Emma Jones, founder of Enterprise Nation and author of Working 5 to 9, a book about part-time entrepreneurship, estimated in 2009 that “at least 5m people work by day, are at university, or raising children, but are also growing a business at night and weekends.” She notes that it’s a useful way of starting a firm because “you keep the safety of the salary, and give yourself the time to build confidence and cashflow in the business”. Julie Deane, of the Cambridge Satchel Company, for instance, started that phenomenally successful company from her kitchen table – as a way of paying her daughter’s school fees.
It does, however, lend itself to business models that allow you to outsource certain tasks. Jones cites e-commerce: “There’s less of a need to meet clients. If you look at the mega trading platform Etsy.com, which enables 130,000 UK businesses to get to market, over 90 per cent of these will be 5 to 9ers.” They make a product, upload it, and sell it globally. “You can even outsource activities such as fulfilment, so you don’t even have to touch the product if you’re not making it,” she says.

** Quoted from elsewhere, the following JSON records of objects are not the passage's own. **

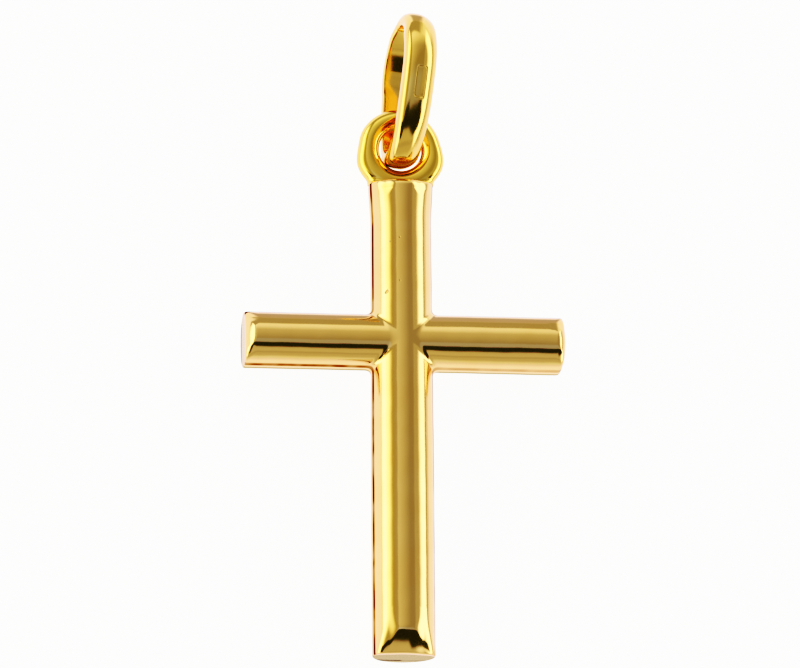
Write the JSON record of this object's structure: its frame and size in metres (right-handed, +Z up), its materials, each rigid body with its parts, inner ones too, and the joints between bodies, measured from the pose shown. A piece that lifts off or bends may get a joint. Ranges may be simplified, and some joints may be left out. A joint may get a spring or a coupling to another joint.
{
  "type": "cross pendant",
  "caption": "Hollow gold Latin cross pendant with rounded arms, bevelled ends, a soldered ring on top and a loose oval bail through it, lying on its back.",
  "frame": {"origin": "on the floor at the middle of the bounding box: on the stem's axis in x, and half way along the pendant with its bail in y", "axes": "+Y towards the cross's top and the bail, +X along the bar to the right seen from the front, +Z up, which is the cross's front, because the pendant lies on its back"},
  "size_m": [0.0166, 0.034, 0.0049],
  "materials": {
    "cross_gold": "polished yellow gold, 18 carat look",
    "bail_gold": "polished yellow gold, 18 carat look"
  },
  "bodies": {
    "root": {"cross": "cross_gold", "bail": "bail_gold"}
  },
  "joints": []
}
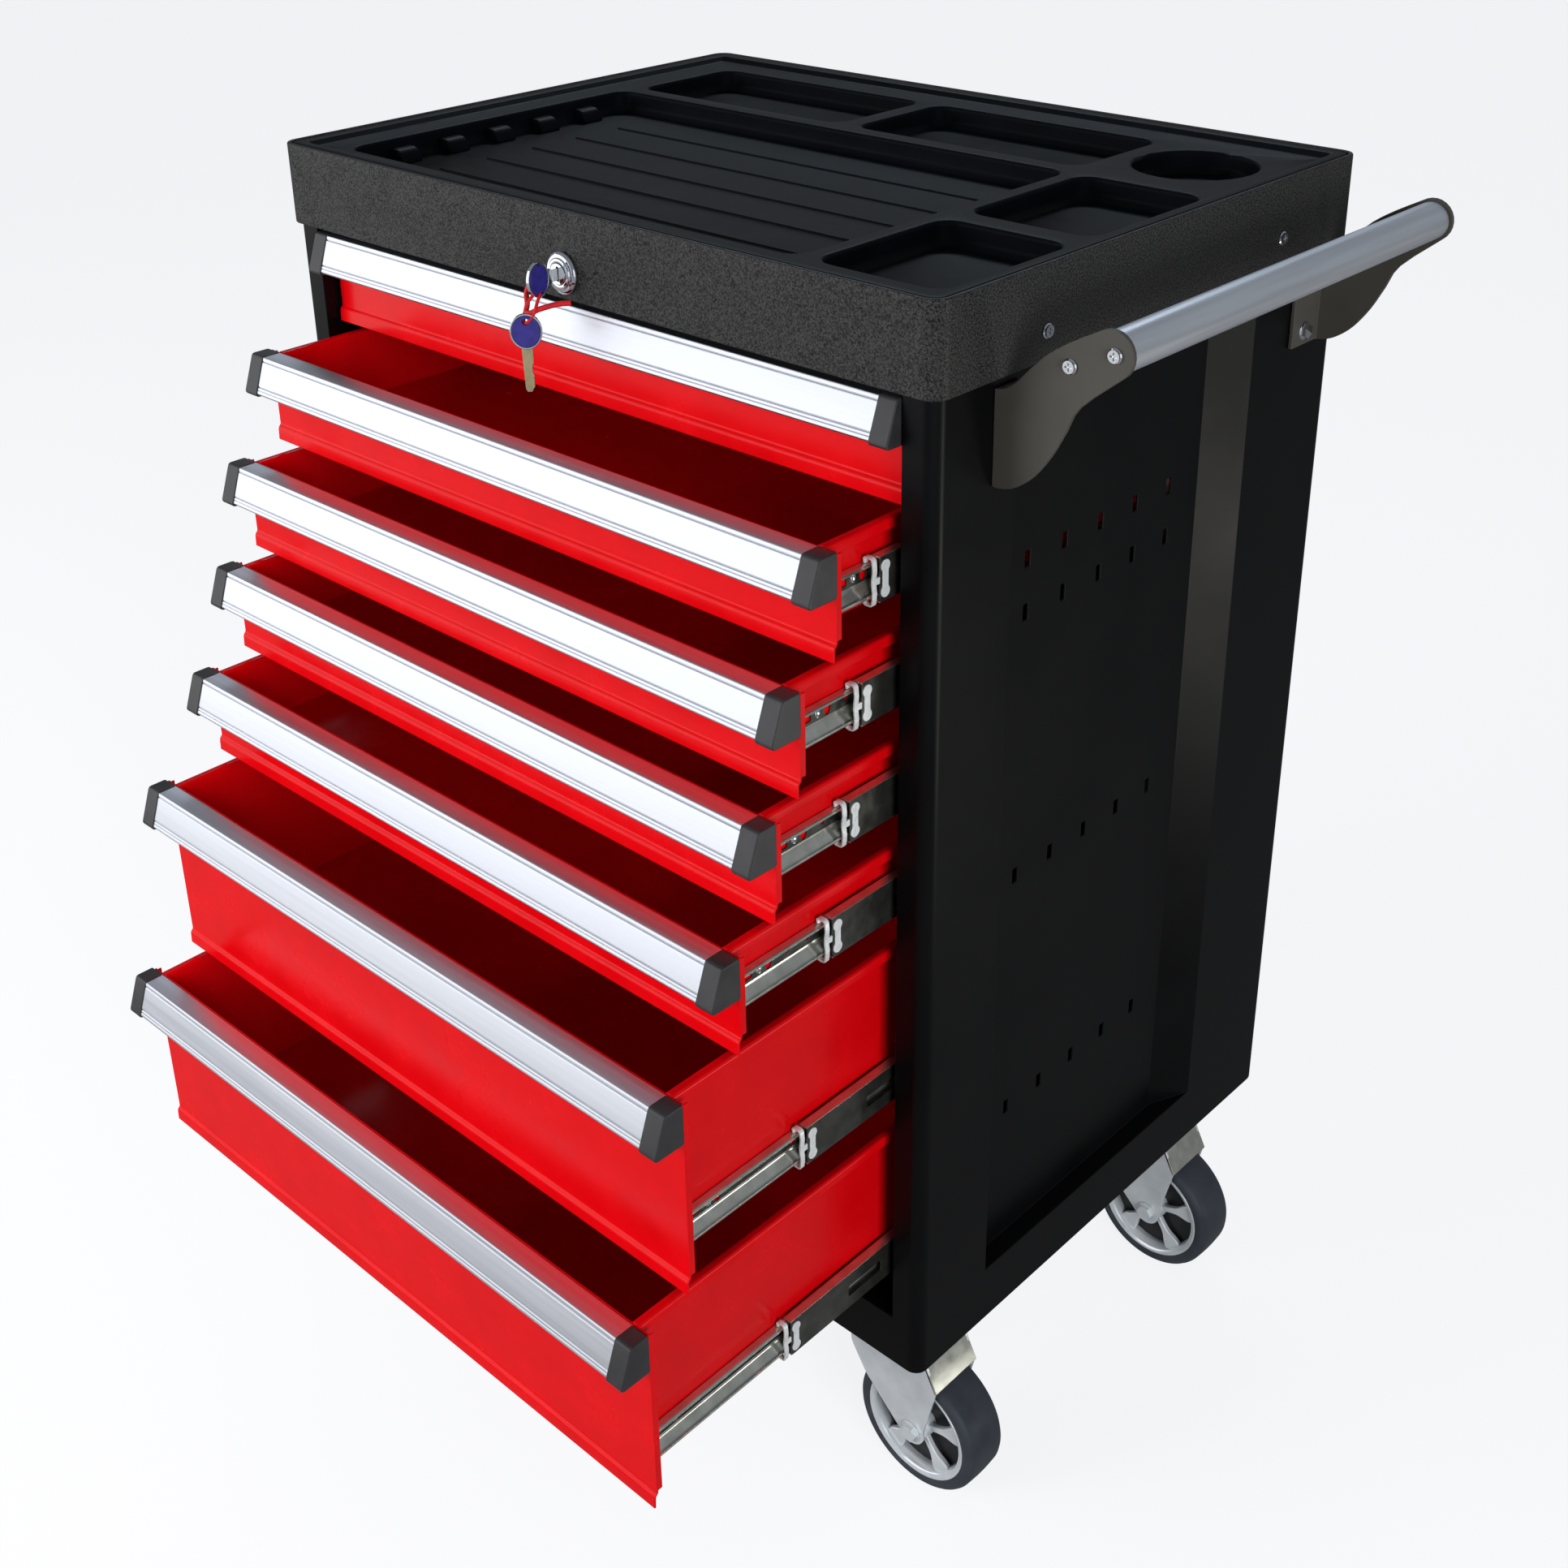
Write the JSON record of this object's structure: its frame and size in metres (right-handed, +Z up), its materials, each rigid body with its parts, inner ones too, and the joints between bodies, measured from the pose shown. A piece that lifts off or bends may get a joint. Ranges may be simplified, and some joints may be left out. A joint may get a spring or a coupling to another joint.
{
  "type": "rolling tool chest",
  "caption": "Steel tool chest on swivel casters, with drawers on telescopic slides, a moulded worktop, a cam lock and a tubular push handle at one side.",
  "frame": {"origin": "on the floor, under the centre of the whole chest's box as stored, with its drawers drawn out and its push handle counted", "axes": "+Z up; the drawers open towards -Y; the push handle is on the +X side"},
  "size_m": [0.7045, 0.7058, 0.963],
  "materials": {
    "black_paint": "smooth semi-gloss powder coat",
    "hammer_paint": "fine textured powder coat",
    "red_paint": "glossy powder coat",
    "aluminium": "satin anodised extrusion",
    "zinc": "bright zinc plate",
    "chrome": "polished chrome plate",
    "black_plastic": "satin moulded plastic",
    "key_plastic": "moulded plastic key head",
    "tyre_rubber": "smooth tread"
  },
  "bodies": {
    "cabinet": {"cabinet_shell": "black_paint", "back_panel": "black_paint", "top_frame": "hammer_paint", "worktop_tray": "black_plastic", "lock_body": "chrome", "slide_carrier_left": "zinc", "slide_carrier_right": "zinc", "side_handle_tube": "aluminium", "side_handle_bracket_front": "black_paint", "side_handle_bracket_rear": "black_paint", "caster_front_left_plate": "zinc", "caster_front_right_plate": "zinc", "caster_rear_left_plate": "zinc", "caster_rear_right_plate": "zinc"},
    "drawer_1": {"drawer_1_tray": "red_paint", "drawer_1_handle": "aluminium"},
    "drawer_2": {"drawer_2_tray": "red_paint", "drawer_2_handle": "aluminium"},
    "drawer_3": {"drawer_3_tray": "red_paint", "drawer_3_handle": "aluminium"},
    "drawer_4": {"drawer_4_tray": "red_paint", "drawer_4_handle": "aluminium"},
    "drawer_5": {"drawer_5_tray": "red_paint", "drawer_5_handle": "aluminium"},
    "drawer_6": {"drawer_6_tray": "red_paint", "drawer_6_handle": "aluminium"},
    "drawer_7": {"drawer_7_tray": "red_paint", "drawer_7_handle": "aluminium"},
    "runners_1": {"drawer_1_runner_left": "zinc", "drawer_1_runner_right": "zinc"},
    "runners_2": {"drawer_2_runner_left": "zinc", "drawer_2_runner_right": "zinc"},
    "runners_3": {"drawer_3_runner_left": "zinc", "drawer_3_runner_right": "zinc"},
    "runners_4": {"drawer_4_runner_left": "zinc", "drawer_4_runner_right": "zinc"},
    "runners_5": {"drawer_5_runner_left": "zinc", "drawer_5_runner_right": "zinc"},
    "runners_6": {"drawer_6_runner_left": "zinc", "drawer_6_runner_right": "zinc"},
    "runners_7": {"drawer_7_runner_left": "zinc", "drawer_7_runner_right": "zinc"},
    "lock_cylinder": {"lock_plug": "chrome", "lock_key": "key_plastic"},
    "lock_bar": {"lock_bar": "zinc"},
    "caster_front_left_swivel": {"caster_front_left_fork": "chrome"},
    "caster_front_left_wheel": {"caster_front_left_tyre": "tyre_rubber", "caster_front_left_rim": "chrome"},
    "caster_front_right_swivel": {"caster_front_right_fork": "chrome"},
    "caster_front_right_wheel": {"caster_front_right_tyre": "tyre_rubber", "caster_front_right_rim": "chrome"},
    "caster_rear_left_swivel": {"caster_rear_left_fork": "chrome"},
    "caster_rear_left_wheel": {"caster_rear_left_tyre": "tyre_rubber", "caster_rear_left_rim": "chrome"},
    "caster_rear_right_swivel": {"caster_rear_right_fork": "chrome"},
    "caster_rear_right_wheel": {"caster_rear_right_tyre": "tyre_rubber", "caster_rear_right_rim": "chrome"}
  },
  "joints": [
    {"name": "drawer_1_slide", "type": "slide", "parent": "cabinet", "child": "drawer_1", "axis": [0, -1, 0], "range_m": [0, 0.38]},
    {"name": "drawer_2_slide", "type": "slide", "parent": "cabinet", "child": "drawer_2", "axis": [0, -1, 0], "range_m": [-0.0659, 0.3141]},
    {"name": "drawer_3_slide", "type": "slide", "parent": "cabinet", "child": "drawer_3", "axis": [0, -1, 0], "range_m": [-0.0976, 0.2824]},
    {"name": "drawer_4_slide", "type": "slide", "parent": "cabinet", "child": "drawer_4", "axis": [0, -1, 0], "range_m": [-0.1195, 0.2605]},
    {"name": "drawer_5_slide", "type": "slide", "parent": "cabinet", "child": "drawer_5", "axis": [0, -1, 0], "range_m": [-0.1522, 0.2278]},
    {"name": "drawer_6_slide", "type": "slide", "parent": "cabinet", "child": "drawer_6", "axis": [0, -1, 0], "range_m": [-0.2022, 0.1778]},
    {"name": "drawer_7_slide", "type": "slide", "parent": "cabinet", "child": "drawer_7", "axis": [0, -1, 0], "range_m": [-0.2388, 0.1412]},
    {"name": "runners_1_slide", "type": "slide", "parent": "cabinet", "child": "runners_1", "axis": [0, -1, 0], "range_m": [0, 0.19]},
    {"name": "runners_2_slide", "type": "slide", "parent": "cabinet", "child": "runners_2", "axis": [0, -1, 0], "range_m": [-0.03295, 0.15705]},
    {"name": "runners_3_slide", "type": "slide", "parent": "cabinet", "child": "runners_3", "axis": [0, -1, 0], "range_m": [-0.0488, 0.1412]},
    {"name": "runners_4_slide", "type": "slide", "parent": "cabinet", "child": "runners_4", "axis": [0, -1, 0], "range_m": [-0.05975, 0.13025]},
    {"name": "runners_5_slide", "type": "slide", "parent": "cabinet", "child": "runners_5", "axis": [0, -1, 0], "range_m": [-0.0761, 0.1139]},
    {"name": "runners_6_slide", "type": "slide", "parent": "cabinet", "child": "runners_6", "axis": [0, -1, 0], "range_m": [-0.1011, 0.0889]},
    {"name": "runners_7_slide", "type": "slide", "parent": "cabinet", "child": "runners_7", "axis": [0, -1, 0], "range_m": [-0.1194, 0.0706]},
    {"name": "lock_turn", "type": "hinge", "parent": "cabinet", "child": "lock_cylinder", "pos_m": [-0.04425, -0.1113, 0.922], "axis": [0, 1, 0], "range_deg": [0, 90]},
    {"name": "lock_bar_drop", "type": "slide", "parent": "cabinet", "child": "lock_bar", "axis": [0, 0, -1], "range_m": [0, 0.01]},
    {"name": "caster_front_left_swivel", "type": "hinge", "parent": "cabinet", "child": "caster_front_left_swivel", "pos_m": [-0.27825, -0.0355, 0.1595], "axis": [0, 0, 1], "continuous": true},
    {"name": "caster_front_left_roll", "type": "hinge", "parent": "caster_front_left_swivel", "child": "caster_front_left_wheel", "pos_m": [-0.24825, -0.0355, 0.056], "axis": [0, 1, 0], "continuous": true},
    {"name": "caster_front_right_swivel", "type": "hinge", "parent": "cabinet", "child": "caster_front_right_swivel", "pos_m": [0.18975, -0.0355, 0.1595], "axis": [0, 0, 1], "continuous": true},
    {"name": "caster_front_right_roll", "type": "hinge", "parent": "caster_front_right_swivel", "child": "caster_front_right_wheel", "pos_m": [0.21975, -0.0355, 0.056], "axis": [0, 1, 0], "continuous": true},
    {"name": "caster_rear_left_swivel", "type": "hinge", "parent": "cabinet", "child": "caster_rear_left_swivel", "pos_m": [-0.27825, 0.2823, 0.1595], "axis": [0, 0, 1], "continuous": true},
    {"name": "caster_rear_left_roll", "type": "hinge", "parent": "caster_rear_left_swivel", "child": "caster_rear_left_wheel", "pos_m": [-0.24825, 0.2823, 0.056], "axis": [0, 1, 0], "continuous": true},
    {"name": "caster_rear_right_swivel", "type": "hinge", "parent": "cabinet", "child": "caster_rear_right_swivel", "pos_m": [0.18975, 0.2823, 0.1595], "axis": [0, 0, 1], "continuous": true},
    {"name": "caster_rear_right_roll", "type": "hinge", "parent": "caster_rear_right_swivel", "child": "caster_rear_right_wheel", "pos_m": [0.21975, 0.2823, 0.056], "axis": [0, 1, 0], "continuous": true}
  ],
  "couplings": [
    {"joint": "runners_1_slide", "follows": "drawer_1_slide", "ratio": 0.5},
    {"joint": "runners_2_slide", "follows": "drawer_2_slide", "ratio": 0.5},
    {"joint": "runners_3_slide", "follows": "drawer_3_slide", "ratio": 0.5},
    {"joint": "runners_4_slide", "follows": "drawer_4_slide", "ratio": 0.5},
    {"joint": "runners_5_slide", "follows": "drawer_5_slide", "ratio": 0.5},
    {"joint": "runners_6_slide", "follows": "drawer_6_slide", "ratio": 0.5},
    {"joint": "runners_7_slide", "follows": "drawer_7_slide", "ratio": 0.5},
    {"joint": "lock_turn", "follows": "lock_bar_drop", "rad_per_m": 157.07}
  ]
}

And opportunities are expanding beyond the rather quaint items Etsy specialises in. Tictail is simplifying the process of setting up an e-shop. E-tailers create a virtual personalised store-front for free, with Tictail making money through optional add-ons. For those looking for non-retail sidelines, Freelancer.com is bringing crowdsourcing to skills, allowing companies to purchase services from sole traders who only want to take on a small project. Sooqini, which calls itself a task marketplace, announced this week that it had raised $500,000 (£319,000). It lets users buy or sell a range of services – accounting, translation, cleaning, gardening, or just general errands – effectively allowing people to monetise their spare time.
This could reflect another of Hiscox’s findings. Its report suggests that barriers to entry for small-scale entrepreneurship may be falling. The UK was the only country with owners displaying a more positive view of the state than in 2011. British critics of bureaucracy fell by four percentage points, and of labour laws by nine percentage points. Hiscox’s Soni suggests that entrepreneurs now enjoy a “stability factor.” Reassurance about a business startup environment may be contributing to smaller firms being more interested in launching new products this year, and less likely to let go of staff.